Instruction >>
Quote every line below exactly as it reads.

Source data >>

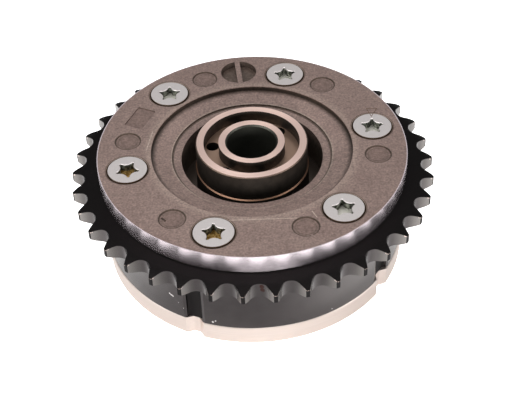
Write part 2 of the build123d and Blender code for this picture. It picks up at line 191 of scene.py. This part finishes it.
strength = add_node(tree, "MapRange", {"Value": seen, "To Min": tent, "To Max": 1.0})
sky = add_node(tree, "Background", {"Color": linear("#ffffff"), "Strength": strength})
add_node(tree, "OutputWorld", {"Surface": sky})
print("the tent is made of", len(ramps), "ramps")

# %% [markdown]
# Soft boxes add the highlights. Lamps without size would give hard points of light, so these
# are rectangles. Two large ones at the left and right light all of the gear. A low, wide one
# in front is what the cover's turned rim mirrors. A small one overhead shows the grain of the
# cover, and the one at the back is what the level tops of the hub and the screws mirror.
# %% Soft boxes
def soft_box(name, place, width, height, power):
    """Add a rectangular area lamp that faces the gear from that place, in metres and watts.

    The camera doesn't see the lamp itself, so no lamp can hide the gear in another view.
    """
    lamp = bpy.data.lights.new(name, "AREA")
    lamp.shape = "RECTANGLE"
    lamp.size, lamp.size_y = width, height
    lamp.energy = power
    lamp_object = bpy.data.objects.new(name, lamp)
    lamp_object.location = place
    lamp_object.visible_camera = False
    lamp_object.rotation_euler = Vector(place).to_track_quat("Z", "Y").to_euler()
    bpy.context.scene.collection.objects.link(lamp_object)
    print(name, "at", place)


soft_box("left_box", (-0.75, -0.20, 0.65), 0.5, 0.5, 3.0)
soft_box("right_box", (0.75, -0.25, 0.65), 0.5, 0.5, 3.0)
soft_box("front_box", (0.10, -0.95, 0.18), 0.65, 0.25, 14.0)
soft_box("top_box", (-0.12, -0.13, 0.32), 0.2, 0.2, 0.42)
soft_box("back_box", (0.0, 0.80, 0.86), 0.6, 0.5, 0.55)
bpy.context.scene.view_settings.view_transform = "Standard"

# %% [markdown]
# A finish could be painted by hand on an unwrapped surface, or the mesh could be cut where
# the finish changes. The gear is a body of revolution, so there is an easier way: a few
# measures that the surface gives for nothing, which are how far a point is from the axis, how
# high it is, and how far it faces up. A rim, a groove or a ground face is then a range of one
# or two of them. The ranges reach a little past the edges that they mean.
# %% Where a finish lies
UP, SLOPING, UPRIGHT = (0.7, 1.1), (0.5, 0.9), (-0.4, 0.4)  # 1 faces straight up, 0 sideways
NO_END = 1000  # in mm, farther out and higher up than all of the gear
hub_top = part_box("rotor")[1].z


def new_finish(name):
    """Start a node material: return it, its tree and the measures of the surface it lies on."""
    material = bpy.data.materials.new(name)
    material.use_nodes = True
    tree = material.node_tree
    tree.nodes.clear()
    coordinates = add_node(tree, "TexCoord")
    place = coordinates.outputs["Object"]
    flat = add_node(tree, "VectorMath", {0: place, 1: (1, 1, 0)}, operation="MULTIPLY")
    surface = {
        "place": place,
        "flat": flat,  # the place without its height
        "radius": add_node(tree, "VectorMath", {0: flat}, operation="LENGTH").outputs["Value"],
        "height": add_node(tree, "SeparateXYZ", {0: place}).outputs["Z"],
        "facing_up": add_node(tree, "SeparateXYZ", {0: coordinates.outputs["Normal"]}).outputs["Z"],
    }
    return material, tree, surface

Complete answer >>
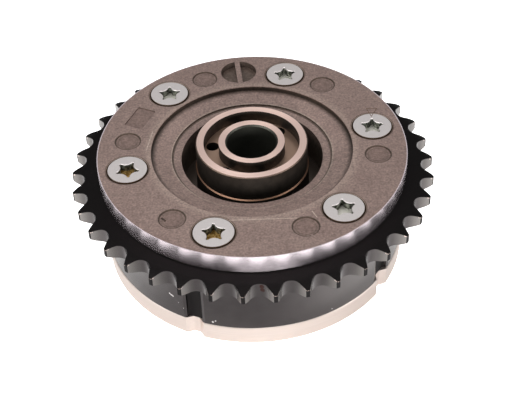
Write part 2 of the build123d and Blender code for this picture. It picks up at line 191 of scene.py. This part finishes it.
strength = add_node(tree, "MapRange", {"Value": seen, "To Min": tent, "To Max": 1.0})
sky = add_node(tree, "Background", {"Color": linear("#ffffff"), "Strength": strength})
add_node(tree, "OutputWorld", {"Surface": sky})
print("the tent is made of", len(ramps), "ramps")

# %% [markdown]
# Soft boxes add the highlights. Lamps without size would give hard points of light, so these
# are rectangles. Two large ones at the left and right light all of the gear. A low, wide one
# in front is what the cover's turned rim mirrors. A small one overhead shows the grain of the
# cover, and the one at the back is what the level tops of the hub and the screws mirror.
# %% Soft boxes
def soft_box(name, place, width, height, power):
    """Add a rectangular area lamp that faces the gear from that place, in metres and watts.

    The camera doesn't see the lamp itself, so no lamp can hide the gear in another view.
    """
    lamp = bpy.data.lights.new(name, "AREA")
    lamp.shape = "RECTANGLE"
    lamp.size, lamp.size_y = width, height
    lamp.energy = power
    lamp_object = bpy.data.objects.new(name, lamp)
    lamp_object.location = place
    lamp_object.visible_camera = False
    lamp_object.rotation_euler = Vector(place).to_track_quat("Z", "Y").to_euler()
    bpy.context.scene.collection.objects.link(lamp_object)
    print(name, "at", place)


soft_box("left_box", (-0.75, -0.20, 0.65), 0.5, 0.5, 3.0)
soft_box("right_box", (0.75, -0.25, 0.65), 0.5, 0.5, 3.0)
soft_box("front_box", (0.10, -0.95, 0.18), 0.65, 0.25, 14.0)
soft_box("top_box", (-0.12, -0.13, 0.32), 0.2, 0.2, 0.42)
soft_box("back_box", (0.0, 0.80, 0.86), 0.6, 0.5, 0.55)
bpy.context.scene.view_settings.view_transform = "Standard"

# %% [markdown]
# A finish could be painted by hand on an unwrapped surface, or the mesh could be cut where
# the finish changes. The gear is a body of revolution, so there is an easier way: a few
# measures that the surface gives for nothing, which are how far a point is from the axis, how
# high it is, and how far it faces up. A rim, a groove or a ground face is then a range of one
# or two of them. The ranges reach a little past the edges that they mean.
# %% Where a finish lies
UP, SLOPING, UPRIGHT = (0.7, 1.1), (0.5, 0.9), (-0.4, 0.4)  # 1 faces straight up, 0 sideways
NO_END = 1000  # in mm, farther out and higher up than all of the gear
hub_top = part_box("rotor")[1].z


def new_finish(name):
    """Start a node material: return it, its tree and the measures of the surface it lies on."""
    material = bpy.data.materials.new(name)
    material.use_nodes = True
    tree = material.node_tree
    tree.nodes.clear()
    coordinates = add_node(tree, "TexCoord")
    place = coordinates.outputs["Object"]
    flat = add_node(tree, "VectorMath", {0: place, 1: (1, 1, 0)}, operation="MULTIPLY")
    surface = {
        "place": place,
        "flat": flat,  # the place without its height
        "radius": add_node(tree, "VectorMath", {0: flat}, operation="LENGTH").outputs["Value"],
        "height": add_node(tree, "SeparateXYZ", {0: place}).outputs["Z"],
        "facing_up": add_node(tree, "SeparateXYZ", {0: coordinates.outputs["Normal"]}).outputs["Z"],
    }
    return material, tree, surface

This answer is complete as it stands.